FILE - NH Donna Soucy 8-2-2019

New Hampshire Senate President Donna Soucy signs legislation Aug. 2, 2019, to increase the state's minimum wage. Gov. Chris Sununu later vetoed the bill.

(The Center Square) – Gov. Chris Sununu has extended a state of emergency for another two weeks as state lawmakers weigh a plan that would curtail the governor's powers during future emergencies. 
 
Sununu announced on Friday that his administration will be extending the emergency declaration by 14 days. 
 
In a statement, Sununu pointed out that the state has lifted the majority of the COVID-19 restrictions in recent weeks as it winds down its response to the pandemic. 
 
"Granite Staters have managed through this pandemic incredibly well, and as a result of their hard work, New Hampshire has no commercial restrictions in place, no statewide mask mandate, and is open for business," Sununu said. 
 
Sununu said extending the order will give lawmakers time to take up "critical emergency orders that have brought flexibility to manage through this pandemic." He called on lawmakers to "move swiftly" so that that state can end the emergency declaration "as quickly as possible.”
 
The move to extend the state of emergency comes as lawmakers consider proposals and curtailing the governor's unilateral powers under public health emergencies. 
 
A measure approved by the state Senate last week would require renewal of emergency orders every 30 days by the legislature after the initial declaration.  
 
It also would require the governor to obtain legislative approval to spend federal relief money exceeding $100,000 related to the declared emergency. 
 
Under current law, the governor must renew the emergency declaration every 21 days, but the governor does not need legislative approval. 
 
The bill's primary sponsor, Sen. Sharon Carson, R-Londonderry, said the proposal would not impact the current state of emergency and would set important guard rails on the executive branches authority during future emergencies, public health-related or otherwise.
 
“This bill is an important effort to ensure balance between oversight during states of emergency and public safety during times of crisis," Carson said in remarks ahead of the vote. 
 
The legislation is among two dozen bills filed in the current session aimed at placing checks and balances on the governor's emergency powers. 
 
A similar proposal was included in the House version of the state budget, but the Senate balked at adding that provision to its version of the spending plan. 
 
Sen.
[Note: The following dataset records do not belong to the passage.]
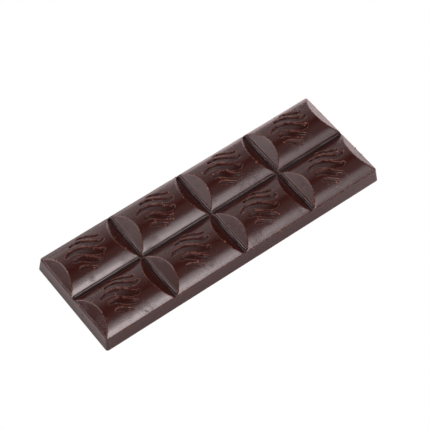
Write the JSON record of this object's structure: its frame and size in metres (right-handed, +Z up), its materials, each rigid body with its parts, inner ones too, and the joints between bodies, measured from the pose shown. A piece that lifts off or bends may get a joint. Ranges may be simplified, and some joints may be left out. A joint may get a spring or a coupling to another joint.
{
  "type": "chocolate bar",
  "caption": "Dark chocolate bar, face up: a drafted slab with rows of vaulted blocks, slanted petal ends, narrow snap grooves and wavy strokes cut in each block.",
  "frame": {"origin": "middle of the flat underside, on the surface that the bar lies on", "axes": "+X along the bar's length, +Y across it, +Z up out of the moulded face"},
  "size_m": [0.1194, 0.0422, 0.0096],
  "materials": {
    "dark_chocolate": "satin, moulded, with worn paler edges and light crumbs"
  },
  "bodies": {
    "root": {"chocolate_bar": "dark_chocolate"}
  },
  "joints": []
}
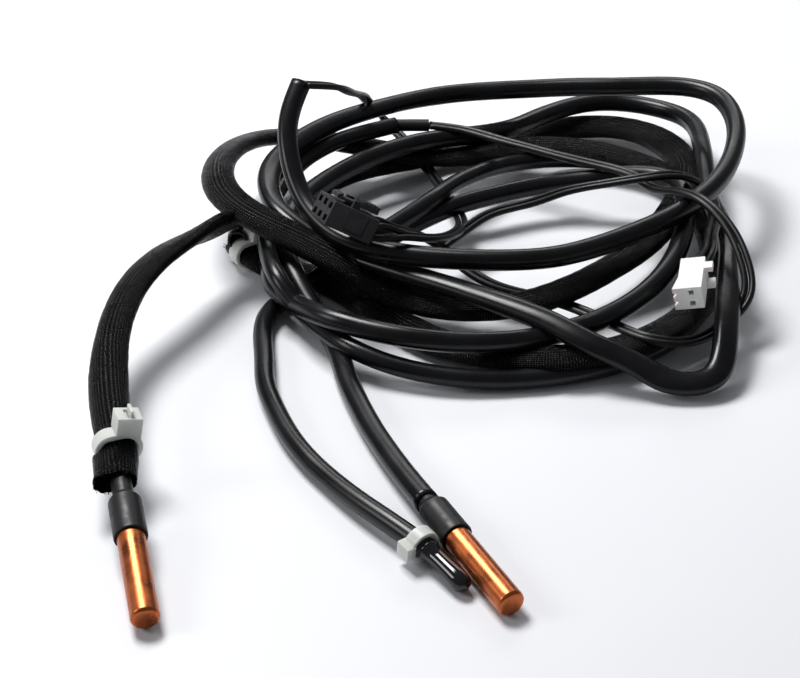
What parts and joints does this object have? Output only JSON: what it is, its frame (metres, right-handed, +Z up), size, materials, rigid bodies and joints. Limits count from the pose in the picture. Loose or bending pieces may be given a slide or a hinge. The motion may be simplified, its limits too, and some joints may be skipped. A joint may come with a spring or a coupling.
{
  "type": "thermistor temperature sensor set",
  "caption": "Temperature sensor harness: copper pipe probes and a dipped air probe on black sleeved leads, loosely coiled, with a latching plug and a small white plug.",
  "frame": {"origin": "on the plane the set lies on, under the middle of the box round the three sensing heads", "axes": "+Z up; +X across the three heads, from the sleeved probe towards the plain one; +Y from the heads towards the coil"},
  "size_m": [0.1495, 0.2023, 0.0377],
  "materials": {
    "copper_shell": "drawn copper, satin with a bright streak along it",
    "potting_resin": "cast resin",
    "thermistor_bead": "glass-coated bead",
    "wire_insulation": "smooth black insulation, semi-gloss",
    "tinned_wire": "tinned copper",
    "shrink_collar": "heat-shrink, satin",
    "woven_sleeve": "varnished glass-fibre weave, sparkling along its ridges",
    "pvc_tubing": "soft vinyl tubing, semi-gloss",
    "coiled_leads": "loosely coiled leads with air between them",
    "dipped_epoxy": "dipped, high gloss",
    "nylon_tie": "natural nylon, milky",
    "black_plug": "fine moulded",
    "white_plug": "smooth moulded nylon",
    "contact_metal": "tin over brass"
  },
  "bodies": {
    "harness": {"probe_shell_a": "copper_shell", "potting_a": "potting_resin", "bead_a": "thermistor_bead", "lead_wires_a": "wire_insulation", "collar_a": "shrink_collar", "sleeve_lead": "woven_sleeve", "tie_strap_a": "nylon_tie", "tie_head_a": "nylon_tie", "tie_pawl_a": "nylon_tie", "probe_shell_b": "copper_shell", "potting_b": "potting_resin", "bead_b": "thermistor_bead", "lead_wires_b": "wire_insulation", "collar_b": "shrink_collar", "tube_lead_b": "pvc_tubing", "dipped_tip_c": "dipped_epoxy", "bead_c": "thermistor_bead", "lead_wires_c": "tinned_wire", "tie_ring_c": "nylon_tie", "tube_lead_c": "pvc_tubing", "coil": "coiled_leads", "tube_loop_b": "pvc_tubing", "tube_tail_c": "pvc_tubing", "splice_shrink": "shrink_collar", "wires_tail_a": "wire_insulation", "wires_tail_b": "wire_insulation", "wires_plug": "wire_insulation", "wires_header": "wire_insulation", "plug_housing": "black_plug", "plug_contacts": "contact_metal", "plug_wire_stubs": "wire_insulation", "header_housing": "white_plug", "header_contacts": "contact_metal", "tie_strap_d": "nylon_tie", "tie_head_d": "nylon_tie"},
    "latch": {"plug_latch": "black_plug"}
  },
  "joints": [
    {"name": "latch_squeeze", "type": "hinge", "parent": "harness", "child": "latch", "pos_m": [0.00522, 0.08922, 0.02527], "axis": [0.3689, -0.9131, 0.1736], "range_deg": [-5, 0], "stiffness_Nm_per_rad": 0.29}
  ]
}
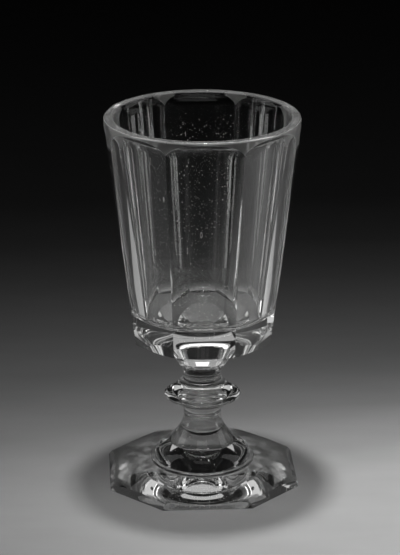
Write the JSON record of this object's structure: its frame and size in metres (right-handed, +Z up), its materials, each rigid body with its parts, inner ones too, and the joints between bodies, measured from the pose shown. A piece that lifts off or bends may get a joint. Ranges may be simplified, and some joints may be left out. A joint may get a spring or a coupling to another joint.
{
  "type": "faceted goblet",
  "caption": "Clear glass drinking goblet: a tall faceted bowl with a thick base and a round lip, on a knopped stem with a domed lower part and an octagonal cut foot.",
  "frame": {"origin": "on the table, under the middle of the foot", "axes": "+Z up along the stem; -Y towards the viewer, square to the bowl's front panel within 1.6 degrees"},
  "size_m": [0.0772, 0.0772, 0.15],
  "materials": {
    "bowl_glass": "clear glass, cut panels polished",
    "stem_glass": "clear glass, fire polished",
    "foot_glass": "clear glass, cut edges polished"
  },
  "bodies": {
    "root": {"foot": "foot_glass", "lower_stem": "stem_glass", "ring_knop": "stem_glass", "merese": "stem_glass", "bowl": "bowl_glass"}
  },
  "joints": []
}
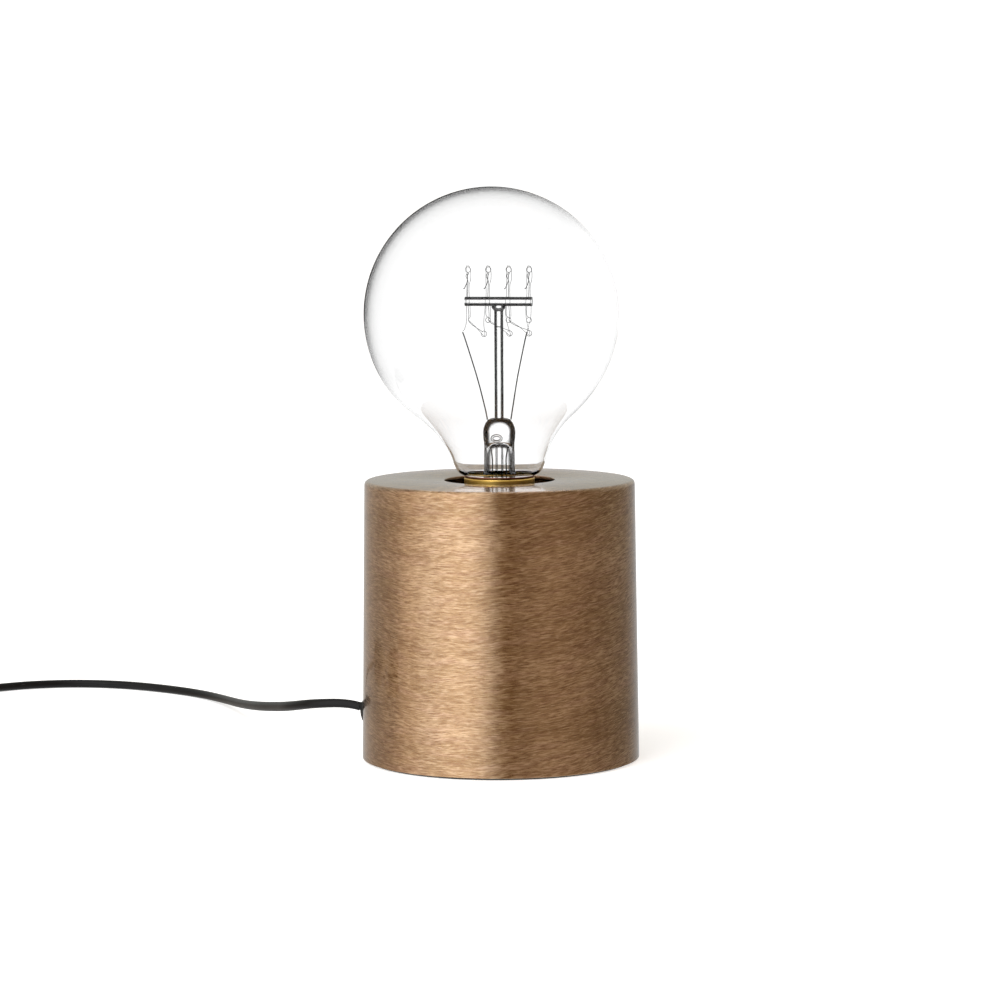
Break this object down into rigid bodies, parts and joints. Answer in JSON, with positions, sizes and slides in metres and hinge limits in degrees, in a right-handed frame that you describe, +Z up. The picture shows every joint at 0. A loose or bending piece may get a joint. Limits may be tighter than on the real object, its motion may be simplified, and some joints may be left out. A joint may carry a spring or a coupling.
{
  "type": "bare bulb table lamp",
  "caption": "Table lamp with no shade: a low brass can that holds a large clear globe bulb upright in a round hole in its top, with a cord, a rocker switch and a flat plug.",
  "frame": {"origin": "on the table, under the can's axis", "axes": "+Z is up, along the can's and the bulb's axis. The picture looks along +Y, and +X is to its right. The cord leaves towards -X."},
  "size_m": [0.3316, 0.2403, 0.214],
  "materials": {
    "shell_brass": "antique brass: a lacquered, brushed and lightly mottled sheet",
    "zinc_steel": "zinc plated steel",
    "felt": "black felt",
    "contact_brass": "bright brass",
    "holder_plastic": "moulded black plastic",
    "copper_wire": "tinned copper conductors",
    "cap_brass": "gold coloured brass",
    "cap_glass": "black vitrite glass",
    "solder": "tinned solder",
    "clear_glass": "clear blown glass",
    "stem_glass": "clear pressed glass",
    "nickel_wire": "nickel wire",
    "tungsten": "drawn tungsten",
    "black_rubber": "black rubber",
    "cord_black": "black plastic sheath",
    "tie_black": "black plastic strap",
    "switch_black": "moulded black plastic",
    "plug_black": "moulded black plastic",
    "pin_nickel": "nickel plated brass"
  },
  "bodies": {
    "lamp": {"base_shell": "shell_brass", "bottom_plate": "zinc_steel", "felt_pad": "felt", "mounting_tabs": "zinc_steel", "plate_screws": "zinc_steel", "holder_bracket": "zinc_steel", "bracket_screws": "zinc_steel", "bracket_nuts": "zinc_steel", "nipple": "contact_brass", "nipple_nut": "zinc_steel", "nipple_washer": "zinc_steel", "holder_cap": "holder_plastic", "holder_grub_screw": "zinc_steel", "holder_insulator": "holder_plastic", "holder_terminals": "contact_brass", "terminal_screws": "zinc_steel", "centre_contact": "contact_brass", "shell_contact": "contact_brass", "screw_shell": "contact_brass", "holder_skirt": "holder_plastic", "holder_wires": "copper_wire", "cord_grommet": "black_rubber", "cord_inside": "cord_black", "cord_clamp": "holder_plastic", "clamp_screws": "zinc_steel", "cord": "cord_black", "cord_to_coil": "cord_black", "cord_coil": "cord_black", "cord_to_plug": "cord_black", "cord_tie": "tie_black", "switch_lower": "switch_black", "switch_upper": "switch_black", "switch_contacts": "contact_brass", "switch_wires": "copper_wire", "switch_screws": "zinc_steel", "plug_body": "plug_black", "plug_pins": "pin_nickel"},
    "switch_rocker": {"switch_rocker": "switch_black", "switch_bridge": "contact_brass"},
    "bulb_axis": {"exhaust_tube": "stem_glass"},
    "bulb": {"bulb_glass": "clear_glass", "bulb_cap": "cap_brass", "cap_insulator": "cap_glass", "cap_contact": "solder", "bulb_stem": "stem_glass", "glass_rod": "stem_glass", "glass_crossbar": "stem_glass", "lead_wires": "nickel_wire", "support_wires": "nickel_wire", "filament": "tungsten"}
  },
  "joints": [
    {"name": "bulb_lift", "type": "slide", "parent": "lamp", "child": "bulb_axis", "axis": [0, 0, 1], "range_m": [0, 0.0109]},
    {"name": "bulb_turn", "type": "hinge", "parent": "bulb_axis", "child": "bulb", "pos_m": [0, 0, 0.15], "axis": [0, 0, 1], "range_deg": [0, 1080]},
    {"name": "switch_rocker", "type": "hinge", "parent": "lamp", "child": "switch_rocker", "pos_m": [-0.2295, 0.105, 0.014], "axis": [-1, 0, 0], "range_deg": [0, 16]}
  ],
  "couplings": [
    {"joint": "bulb_lift", "follows": "bulb_turn", "m_per_rad": 0.00057757}
  ]
}
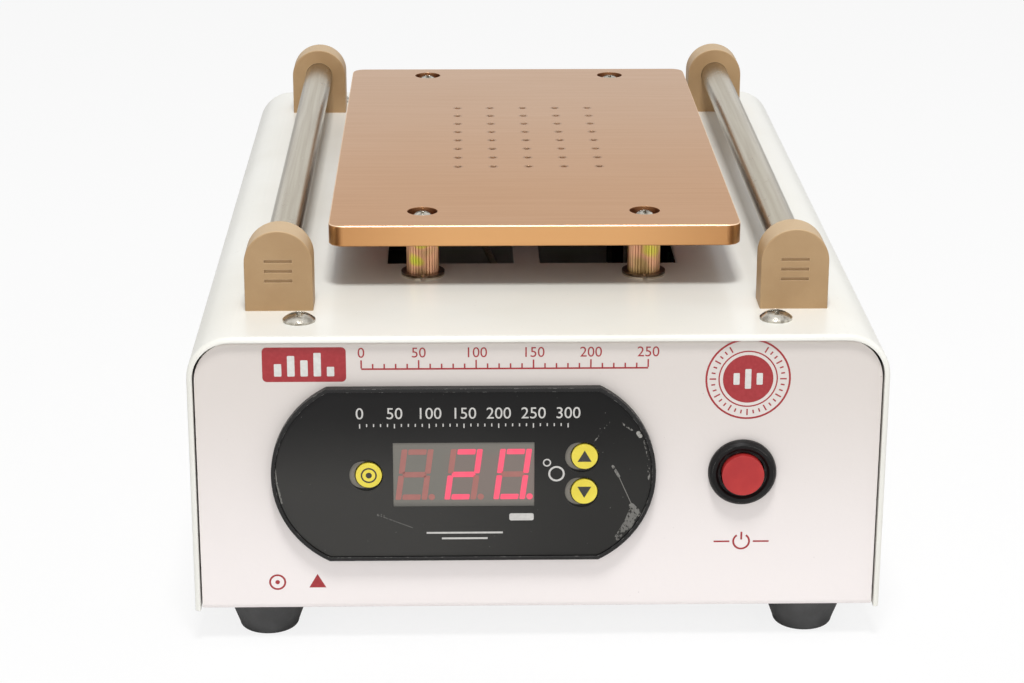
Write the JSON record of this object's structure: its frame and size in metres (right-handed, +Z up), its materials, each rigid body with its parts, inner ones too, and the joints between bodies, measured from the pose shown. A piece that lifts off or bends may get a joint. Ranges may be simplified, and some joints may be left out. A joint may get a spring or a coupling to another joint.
{
  "type": "lcd screen separator",
  "caption": "Bench machine with a heated vacuum plate between two rods on a white sheet-metal case, with a temperature controller and a start button in front.",
  "frame": {"origin": "on the surface under the feet, in the middle of the whole machine's width and depth", "axes": "+Z up, +Y from the front panel towards the rear panel, +X towards the start button's side"},
  "size_m": [0.182, 0.2812, 0.1079],
  "materials": {
    "white_paint": "semi-gloss powder coat",
    "panel_paint": "satin powder coat with red print",
    "foot_rubber": "matte",
    "zinc_screw": "zinc plated",
    "cap_plastic": "satin, moulded",
    "rod_steel": "ground along its length",
    "copper_plate": "anodised copper colour, fine brushed",
    "passivated_zinc": "yellow passivated, iridescent",
    "spring_steel": "dark, oiled",
    "silicone_heater": "satin, woven imprint",
    "cast_aluminium": "machined",
    "red_silicone": "satin",
    "black_plastic": "fine grain",
    "overlay_film": "satin film",
    "display_grey": "clear over grey, red segments",
    "board_green": "solder mask",
    "yellow_plastic": "satin",
    "red_plastic": "satin",
    "white_nylon": "satin",
    "bright_pin": "nickel plated",
    "fuse_glass": "clear with metal ends",
    "transformer_core": "tape over ferrite",
    "capacitor_sleeve": "shrink sleeve",
    "relay_blue": "satin",
    "block_green": "satin",
    "motor_steel": "zinc plated",
    "pump_plastic": "glass filled",
    "diaphragm_rubber": "matte",
    "brass_shaft": "machined",
    "clear_silicone": "translucent",
    "brown_lead": "PVC",
    "white_lead": "silicone",
    "black_lead": "PVC"
  },
  "bodies": {
    "machine": {"chassis": "panel_paint", "cover": "white_paint", "feet": "foot_rubber", "foot_screws": "zinc_screw", "foot_nuts": "zinc_screw", "cover_screws": "zinc_screw", "front_left_end_cap": "cap_plastic", "front_right_end_cap": "cap_plastic", "rear_left_end_cap": "cap_plastic", "rear_right_end_cap": "cap_plastic", "end_cap_screws": "zinc_screw", "left_rod": "rod_steel", "right_rod": "rod_steel", "hot_plate": "copper_plate", "plate_screws": "zinc_screw", "standoffs": "passivated_zinc", "spring_washers": "spring_steel", "standoff_nuts": "zinc_screw", "heater_pad": "silicone_heater", "vacuum_manifold": "cast_aluminium", "manifold_gasket": "red_silicone", "underside_screws": "zinc_screw", "temperature_sensor": "bright_pin", "thermal_cutout": "black_plastic", "vacuum_hose": "clear_silicone", "controller_bezel": "black_plastic", "controller_overlay": "overlay_film", "led_display": "display_grey", "controller_board": "board_green", "controller_screws": "zinc_screw", "tact_switches": "black_plastic", "start_switch_body": "black_plastic", "start_switch_nut": "white_nylon", "start_switch_spring": "spring_steel", "inlet_housing": "black_plastic", "inlet_pins": "bright_pin", "inlet_screws": "zinc_screw", "supply_board": "board_green", "supply_transformer": "transformer_core", "supply_capacitor": "capacitor_sleeve", "heater_relay": "relay_blue", "terminal_block": "block_green", "board_posts": "white_nylon", "pump_motor": "motor_steel", "pump_crankcase": "pump_plastic", "pump_diaphragm": "diaphragm_rubber", "pump_valve_head": "pump_plastic", "pump_bracket": "motor_steel", "pump_screws": "zinc_screw", "mains_leads": "brown_lead", "heater_leads": "white_lead", "control_leads": "black_lead"},
    "start_button": {"start_button": "red_plastic"},
    "set_button": {"set_button": "yellow_plastic"},
    "up_button": {"up_button": "yellow_plastic"},
    "down_button": {"down_button": "yellow_plastic"},
    "rocker": {"power_rocker": "red_plastic"},
    "drawer": {"fuse_drawer": "black_plastic", "fuse": "fuse_glass"},
    "rotor": {"pump_rotor": "brass_shaft"}
  },
  "joints": [
    {"name": "start_button_press", "type": "slide", "parent": "machine", "child": "start_button", "axis": [0, 1, 0], "range_m": [0, 0.0025], "stiffness_N_per_m": 400, "springref_m": -0.002, "deforming": ["start_switch_spring"]},
    {"name": "set_button_press", "type": "slide", "parent": "machine", "child": "set_button", "axis": [0, 1, 0], "range_m": [0, 0.0005], "stiffness_N_per_m": 1500, "springref_m": -0.0005},
    {"name": "up_button_press", "type": "slide", "parent": "machine", "child": "up_button", "axis": [0, 1, 0], "range_m": [0, 0.0005], "stiffness_N_per_m": 1500, "springref_m": -0.0005},
    {"name": "down_button_press", "type": "slide", "parent": "machine", "child": "down_button", "axis": [0, 1, 0], "range_m": [0, 0.0005], "stiffness_N_per_m": 1500, "springref_m": -0.0005},
    {"name": "power_rocker_tilt", "type": "hinge", "parent": "machine", "child": "rocker", "pos_m": [0.048, 0.1362, 0.064], "axis": [-1, 0, 0], "range_deg": [0, 18]},
    {"name": "fuse_drawer_slide", "type": "slide", "parent": "machine", "child": "drawer", "axis": [0, 1, 0], "range_m": [0, 0.01]},
    {"name": "pump_rotor_spin", "type": "hinge", "parent": "machine", "child": "rotor", "pos_m": [-0.046, 0, 0.0282], "axis": [0, 1, 0], "continuous": true}
  ]
}
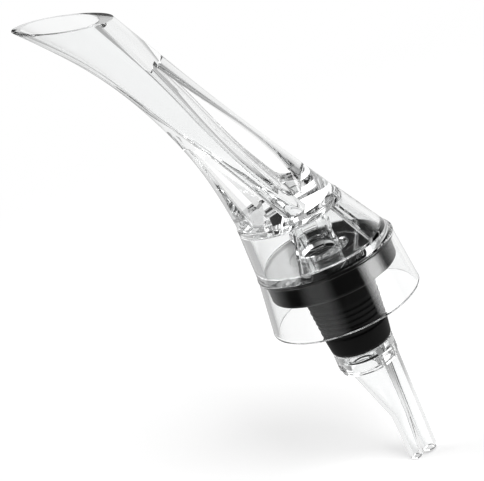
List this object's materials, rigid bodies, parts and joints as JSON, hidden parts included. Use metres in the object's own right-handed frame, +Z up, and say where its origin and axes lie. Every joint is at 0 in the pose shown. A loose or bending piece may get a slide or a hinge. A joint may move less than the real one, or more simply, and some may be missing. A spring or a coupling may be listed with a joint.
{
  "type": "wine aerator pourer",
  "caption": "Clear aerating pourer with a flared beak, a slanted chamber in a skirt, and a black ringed stopper for a bottle's neck.",
  "frame": {"origin": "centre of the stopper flange's underside, where the bottle's lip sits", "axes": "+Z up the pourer towards the beak, -X towards the beak's tip, XZ is the plane of symmetry"},
  "size_m": [0.0791, 0.0458, 0.167],
  "materials": {
    "spout_acrylic": "clear, polished",
    "bell_acrylic": "clear, polished",
    "inner_acrylic": "clear, polished",
    "tail_acrylic": "clear, polished",
    "stopper_rubber": "satin"
  },
  "bodies": {
    "root": {"spout": "spout_acrylic", "bell": "bell_acrylic", "chamber_plate": "inner_acrylic", "aerator_core": "inner_acrylic", "stopper": "stopper_rubber", "tail": "tail_acrylic"}
  },
  "joints": []
}
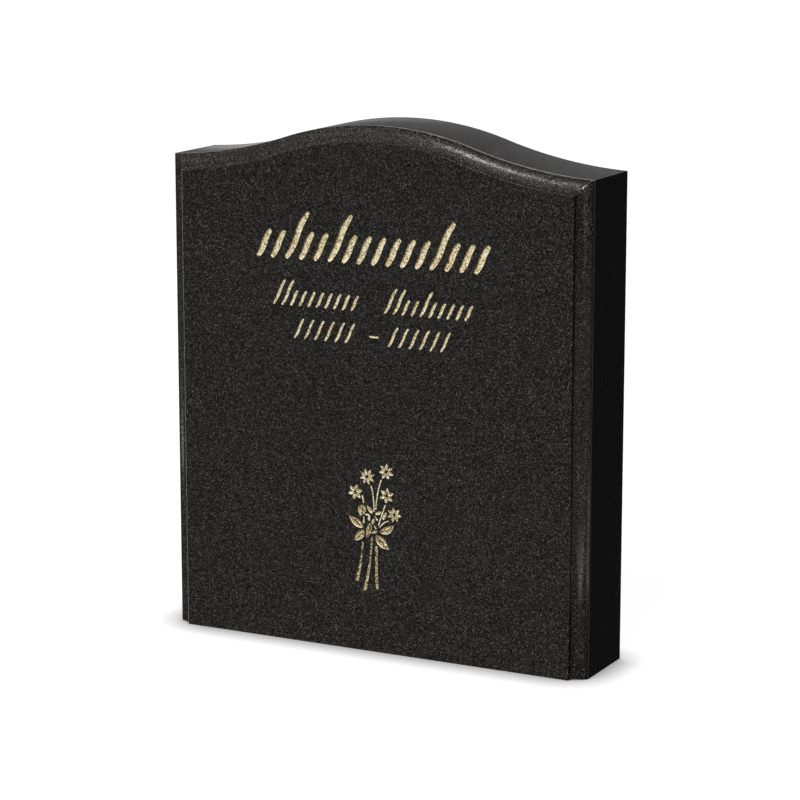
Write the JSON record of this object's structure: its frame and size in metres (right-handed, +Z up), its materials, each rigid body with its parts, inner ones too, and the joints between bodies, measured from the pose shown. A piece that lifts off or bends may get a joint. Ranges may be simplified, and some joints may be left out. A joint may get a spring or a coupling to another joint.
{
  "type": "upright memorial tablet",
  "caption": "Upright slab with a serpentine top, an ogee moulding round the front, rows of shallow cut strokes and a carved flower sprig; stands on its flat underside.",
  "frame": {"origin": "middle of the flat underside, at half the width and half the thickness, where the slab meets what it stands on", "axes": "+Z up the slab to its crown, +Y from the carved face to the back, +X across the slab to the right as its face is read"},
  "size_m": [0.5, 0.1, 0.572],
  "materials": {
    "black_granite": "polished",
    "gilding": "satin"
  },
  "bodies": {
    "root": {"tablet": "black_granite"}
  },
  "joints": []
}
Donna Soucy, D-Manchester, who supported the proposal, pointed out the proposed changes aren't meant as a criticism of the Sununu administration's handling of the crisis.
 
"This isn't about our current governor, or a past governor," Soucy said in remarks last Thursday. "This is about how the executive, whomever ... she happens to be, operates in a state of emergency and how we ourselves engage in that process."